Although they are marine mammals, California sea lions have proved to be able freshwater inhabitants. After spending the summer breeding in Southern California, the 700-pound males typically voyage up the coast in the late summer or autumn and stay until May. While there, a few dozen adventurous individuals speed up the cool waterways of the Columbia River along the border of Oregon and Washington, hang a right at the Willamette and then park below Willamette Falls, a U-shaped cascade where Chinook salmon and steelhead stall while waiting their turn at the fish ladder they use to reach upriver spawning grounds.

For sea lions, the spot is a sashimi bar. According to a 2017 state report, more than 15,000 winter steelhead were making it over the falls 15 years ago. This winter, about 1,000 did — more than the record low of 512 in 2017, but still the second-lowest number ever counted, said Shaun Clements, a senior policy adviser for the Oregon Department of Fish and Wildlife. At least 25 percent of the run this year was eaten by sea lions, the agency says.

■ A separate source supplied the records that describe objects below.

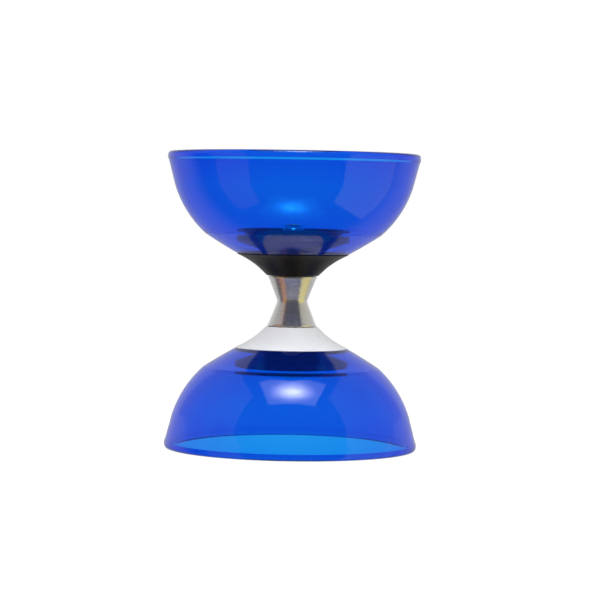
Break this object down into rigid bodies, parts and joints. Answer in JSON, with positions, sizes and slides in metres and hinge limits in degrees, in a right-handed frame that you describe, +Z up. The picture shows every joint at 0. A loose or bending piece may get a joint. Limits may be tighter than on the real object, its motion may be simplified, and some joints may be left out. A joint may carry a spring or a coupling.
{
  "type": "bearing diabolo",
  "caption": "Juggling diabolo: clear blue bowl-shaped cups back to back, flared black and white hubs, and a waisted metal string roller that turns freely on ball bearings.",
  "frame": {"origin": "on the floor, at the centre of the lower cup's rim", "axes": "+Z up along the axle, from the lower cup to the upper cup; X and Y are across, and all round alike"},
  "size_m": [0.127, 0.127, 0.149],
  "materials": {
    "clear_blue": "glossy, see-through blue",
    "black_plastic": "satin",
    "white_plastic": "satin",
    "polished_steel": "turned and polished",
    "plated_steel": "bright zinc plate",
    "axle_steel": "bright",
    "bush_metal": "turned",
    "spacer_metal": "turned",
    "spring_steel": "dark oiled",
    "bearing_steel": "ground",
    "ball_steel": "mirror",
    "cage_steel": "pressed sheet",
    "nylon": "natural nylon"
  },
  "bodies": {
    "cups_and_axle": {"lower_cup": "clear_blue", "lower_inner_hub": "black_plastic", "lower_hub_bush": "bush_metal", "lower_washer": "plated_steel", "lower_lock_nut": "plated_steel", "lower_lock_nut_insert": "nylon", "lower_inner_spacer": "spacer_metal", "upper_cup": "clear_blue", "upper_inner_hub": "black_plastic", "upper_hub_bush": "bush_metal", "upper_washer": "plated_steel", "upper_lock_nut": "plated_steel", "upper_lock_nut_insert": "nylon", "upper_inner_spacer": "spacer_metal", "upper_outer_hub": "black_plastic", "lower_outer_hub": "white_plastic", "axle": "axle_steel", "lower_bearing_inner_ring": "bearing_steel", "middle_bearing_inner_ring": "bearing_steel", "upper_bearing_inner_ring": "bearing_steel"},
    "roller": {"roller": "polished_steel", "lower_bearing_outer_ring": "bearing_steel", "middle_bearing_outer_ring": "bearing_steel", "upper_bearing_outer_ring": "bearing_steel", "lower_bearing_bottom_shield": "cage_steel", "lower_bearing_top_shield": "cage_steel", "middle_bearing_bottom_shield": "cage_steel", "middle_bearing_top_shield": "cage_steel", "upper_bearing_bottom_shield": "cage_steel", "upper_bearing_top_shield": "cage_steel", "lower_outer_spacer": "spacer_metal", "upper_outer_spacer": "spacer_metal", "lower_retaining_clip": "spring_steel", "upper_retaining_clip": "spring_steel"},
    "lower_ball_set": {"lower_bearing_balls": "ball_steel", "lower_bearing_cage": "cage_steel"},
    "middle_ball_set": {"middle_bearing_balls": "ball_steel", "middle_bearing_cage": "cage_steel"},
    "upper_ball_set": {"upper_bearing_balls": "ball_steel", "upper_bearing_cage": "cage_steel"}
  },
  "joints": [
    {"name": "roller_spin", "type": "hinge", "parent": "cups_and_axle", "child": "roller", "pos_m": [0, 0, 0.0745], "axis": [0, 0, 1], "continuous": true},
    {"name": "lower_ball_spin", "type": "hinge", "parent": "cups_and_axle", "child": "lower_ball_set", "pos_m": [0, 0, 0.0663], "axis": [0, 0, 1], "continuous": true},
    {"name": "middle_ball_spin", "type": "hinge", "parent": "cups_and_axle", "child": "middle_ball_set", "pos_m": [0, 0, 0.0745], "axis": [0, 0, 1], "continuous": true},
    {"name": "upper_ball_spin", "type": "hinge", "parent": "cups_and_axle", "child": "upper_ball_set", "pos_m": [0, 0, 0.0827], "axis": [0, 0, 1], "continuous": true}
  ]
}
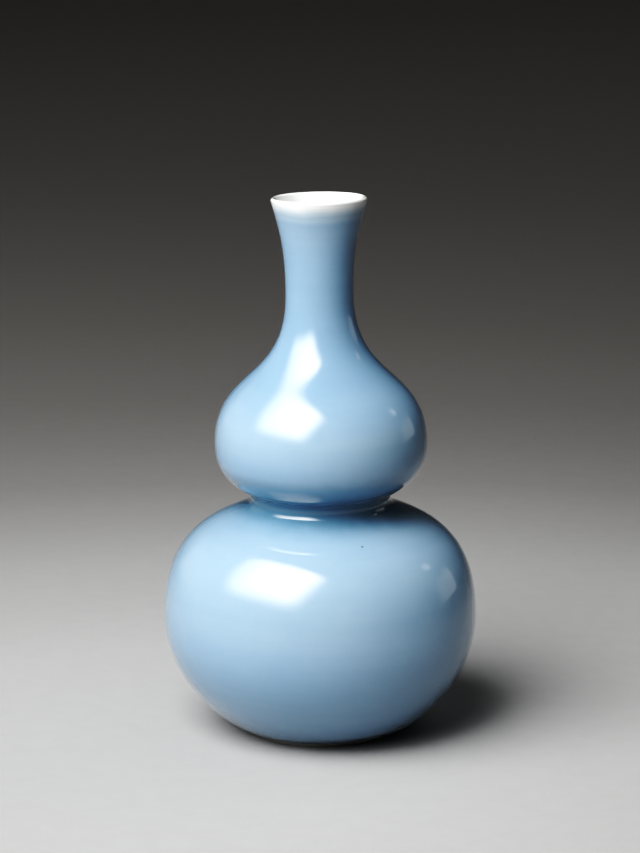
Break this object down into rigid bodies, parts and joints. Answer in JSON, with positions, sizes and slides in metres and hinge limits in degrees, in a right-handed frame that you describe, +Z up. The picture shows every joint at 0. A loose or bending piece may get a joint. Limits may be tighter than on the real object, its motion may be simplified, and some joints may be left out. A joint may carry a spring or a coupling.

The pinnipeds at the falls are also eating Chinook salmon in the spring, Clements said, and sea lions have begun to be spotted in other Columbia river tributaries with fragile fish populations.

“The Pacific Northwest is known for its salmon and steelhead runs. They’re an iconic species here,” he noted. “It’s important to the people of the northwest to have them around … and it’s our agency’s role to make sure they’re still around.”

The state’s proposal follows nonlethal efforts to haze sea lions with firecrackers and rubber bullets, methods that “they basically just habituate to,” Clements said. Earlier this year, the state carried out an elaborate trap-and-release operation, capturing 11 sea lions when they hauled out to sunbathe on specially placed docks, trucking them 2½ hours to the coast and then letting them loose.

It didn’t work. Each relocated sea lion — which had been marked with brands, shavings or flipper tags — made its way back to Willamette Falls in less than a week. One was relocated and returned twice. “It’s just not a long-term solution,” Clements said.

The agency is confident that taking out the sea lions that have figured out the route to the falls — about 40 of them were spotted there this winter — would curb the problem, because those animals would no longer be able to “share this knowledge with their friends,” as Clements put it.

The Humane Society of the United States is dubious. In public comments to the National Marine Fisheries Service, which will rule on the state’s permit application, the organization pointed to the Bonneville Dam on the Columbia. For a decade, Oregon and Washington have been authorized to trap and kill sea lions there to save protected fish. Yet removed sea lions “are rapidly replaced by others,” Humane Society Marine Wildlife Field Director Sharon Young wrote, “since the situation that attracted predators remains unchanged,” resulting in an “endless and ineffective treadmill of death.”

The Humane Society and other opponents say Oregon’s focus on the sea lions plays down the effects of events that landed the fish on the Endangered Species List — habitat loss and dams that block migration — as well as competition from hatchery fish.

“Frankly, it is a bit disingenuous to place an undue amount of emphasis on sea lions,” Travis Williams, executive director of the environmental nonprofit Willamette Riverkeeper, said in a statement last year. “It has been nearly 20 years since winter steelhead were listed, and [the wildlife agency] doesn’t really seem to reflect that in their recent PR effort regarding sea lions.”

The decision on Oregon’s application is unlikely to come until later this year, at the earliest. The proposed congressional legislation, which has bipartisan support in the House and Senate, and has been backed by tribes, sport-fishing organizations and some newspaper editorial boards in the Pacific Northwest, could lead to earlier action, although the measure hasn’t made it past the Senate in previous sessions.

“This is not like we’re going to wipe out sea lions or open a hunting season,” Schrader said of the bill. “It’s about targeted involvement at a critical time.”